Rant: Entering Credit Card Numbers

The other day, my bank texted me to say there was a suspicious charge on my credit card and did I make it. When I responded that I didn’t, they invalidated the card and sent me another. I hate when that happens. Not because getting the new card is at all a problem. It isn’t. The problem comes when I start getting emails from all my services saying that when they tried to charge me for the monthly fee, the credit card was declined.

First up was ExpressVPN, a company that I’ve been very happy with and about whom I’ve had only good things to say. The problem came where it always does: entering the new credit card number. ExpressVPN has no instructions or restrictions for this. Just enter the number. Like most people, I find it a lot easier to enter the number as four groups of four digits—just the way it is on the card. The entry field allowed this so I thought I was good. Of course I wasn’t. I got an error message that blanks and other punctuation weren’t allowed. Not too bad: I reentered the number without spaces and all was good. I wanted to yell at them about it but, of course, there was no way of doing that other than a live chat so I gave up and got on with my day.

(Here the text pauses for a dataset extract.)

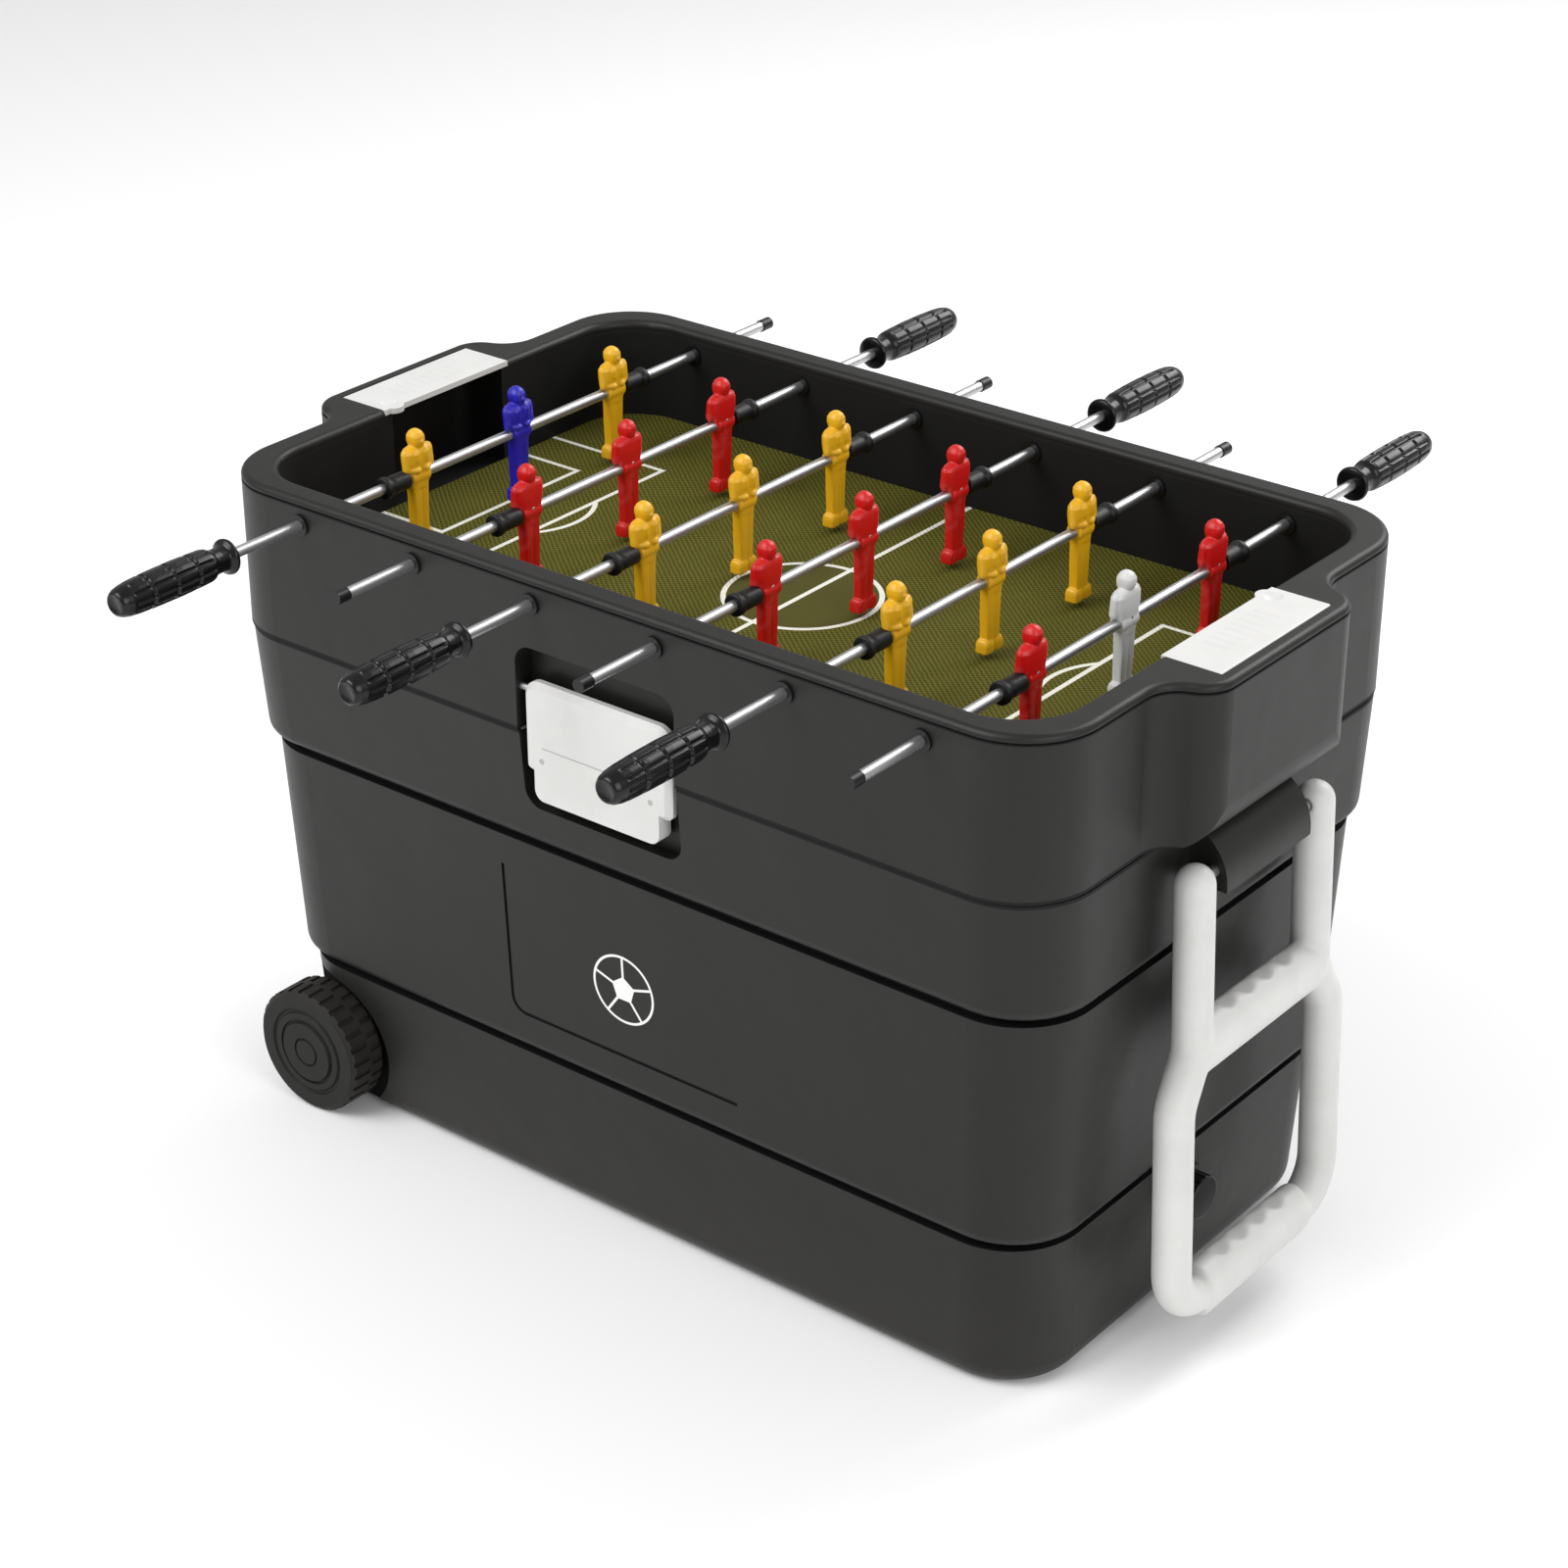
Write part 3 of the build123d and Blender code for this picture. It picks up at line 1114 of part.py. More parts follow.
def make_rods():
    """Six rods with their players, bumpers, grips and caps."""
    for i, x in enumerate(ROD_X):
        number = i + 1
        at = Pos(x, 0, ROD_HEIGHT)
        side = -1 if i % 2 == 0 else 1
        grip_end = side * (GRIP_START + GRIP_LENGTH / 2)
        save(f"rod_{number}", at * rod_along_y(0, 0, ROD_RADIUS, -side * ROD_STUB_REACH, grip_end))
        man = player(-side)
        keeper_here = i in (0, ROD_COUNT - 1)
        rows = (-1, 1) if keeper_here else (-1, 0, 1)
        save(f"men_{number}", joined([at * Pos(0, row * MEN_PITCH, 0) * man for row in rows]))
        if keeper_here:
            save("left_goalkeeper" if i == 0 else "right_goalkeeper", at * man)
        save(f"bumpers_{number}", joined([at * bumper(end) for end in (-1, 1)]))
        save(f"grip_{number}", at * grip(side))
        save(f"end_cap_{number}", at * end_cap(-side))


os.makedirs("parts", exist_ok=True)
make_chest()
make_drain()
make_wheels()
make_handle()
make_lid_shell()
make_lid_foam()
make_lid_underside()
make_field()
make_goal_covers()
make_bushings()
make_latch()
make_hinges()
make_rods()
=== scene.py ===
"""Looks of the foosball cooler chest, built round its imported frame. Metres, +Z up, -Y the front."""

import math

import bmesh
import bpy
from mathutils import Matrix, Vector


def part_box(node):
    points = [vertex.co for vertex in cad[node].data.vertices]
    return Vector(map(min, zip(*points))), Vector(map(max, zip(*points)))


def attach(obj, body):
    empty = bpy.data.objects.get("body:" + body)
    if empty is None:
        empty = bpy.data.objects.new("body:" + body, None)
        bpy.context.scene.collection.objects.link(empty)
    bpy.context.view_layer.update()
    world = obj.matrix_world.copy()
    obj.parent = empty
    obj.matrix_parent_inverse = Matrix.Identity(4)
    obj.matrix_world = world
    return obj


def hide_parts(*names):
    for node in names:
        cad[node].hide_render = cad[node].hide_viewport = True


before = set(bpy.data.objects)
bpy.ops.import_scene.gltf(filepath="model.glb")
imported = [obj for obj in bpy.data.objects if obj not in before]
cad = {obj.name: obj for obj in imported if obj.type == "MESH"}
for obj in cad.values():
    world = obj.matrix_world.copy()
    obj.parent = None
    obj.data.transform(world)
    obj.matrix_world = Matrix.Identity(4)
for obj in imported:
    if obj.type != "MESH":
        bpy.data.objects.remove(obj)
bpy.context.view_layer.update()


# ---------------------------------------------------------------- chest shell
# The outer skin of the chest is one moulding in dark charcoal polyethylene, with a fine sand
# grain from the mould. Handling leaves pale scuffs, and dust settles near the floor. A plain
# ball sign is printed in white in the corner panel of the front. Painted shade blackens its
# grooves, its engraved corner line and the insides of its wheel arches.
class Reading:
    """One output of a material's nodes. Sums and products of readings add Math nodes."""

    def __init__(self, finish, socket):
        self.finish = finish
        self.socket = socket

    def maths(self, operation, *others):
        """A Math node on this reading and the values that follow it."""
        values = dict(enumerate((self, *others)))
        return self.finish.node("Math", {"operation": operation}, values)

    def __add__(self, other):
        return self.maths("ADD", other)

    __radd__ = __add__

    def __sub__(self, other):
        return self.maths("SUBTRACT", other)

    def __rsub__(self, other):
        return self.finish.node("Math", {"operation": "SUBTRACT"}, {0: other, 1: self})

    def __mul__(self, other):
        return self.maths("MULTIPLY", other)

    __rmul__ = __mul__

    def __abs__(self):
        return self.maths("ABSOLUTE")

    def least(self, other):
        return self.maths("MINIMUM", other)

    def most(self, other):
        return self.maths("MAXIMUM", other)

    def length_with(self, other):
        """Distance from the origin to the point whose two coordinates these are."""
        return (self * self + other * other).maths("SQRT")

    def under(self, edge, blur):
        """1 where this is below an edge, 0 above it, with a soft step between."""
        sockets = {"Value": self, "From Min": edge - blur, "From Max": edge}
        sockets.update({"To Min": 1.0, "To Max": 0.0})
        return self.finish.node("MapRange", {"interpolation_type": "SMOOTHSTEP"}, sockets)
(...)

The next morning, I got another notice, this time from Earthlink. It’s an old account that I maintain only to support the Web pages for my books. Again, there were no instructions or restrictions for the new credit card number. The site allowed me to enter the number in a human friendly way but when I tried to save the update I got an error message saying that I needed to choose the card type. There was no way to do that. The card type is chosen automatically based on the number so I canceled the update and started over. Of course the same thing happened. After messing around for several minutes, I tried entering the number without spaces. Success! So Earthlink not only doesn’t tell you the required format, they give you an erroneous error message when you get it wrong.

Look, none of this is hard. Javascript makes it easy to strip blanks with

string.split(" ").join("")

or using the more general replace that can handle other unwanted characters. I don’t write in Javascript and even I know this. Why are these sites torturing their users by not handling this? If the underqualified developers they having building their Web pages find this too difficult, could they at least specify what they’re expecting? There really is no excuse for this and it’s not a new problem. I and others have been complaining about it for years but nothing ever changes.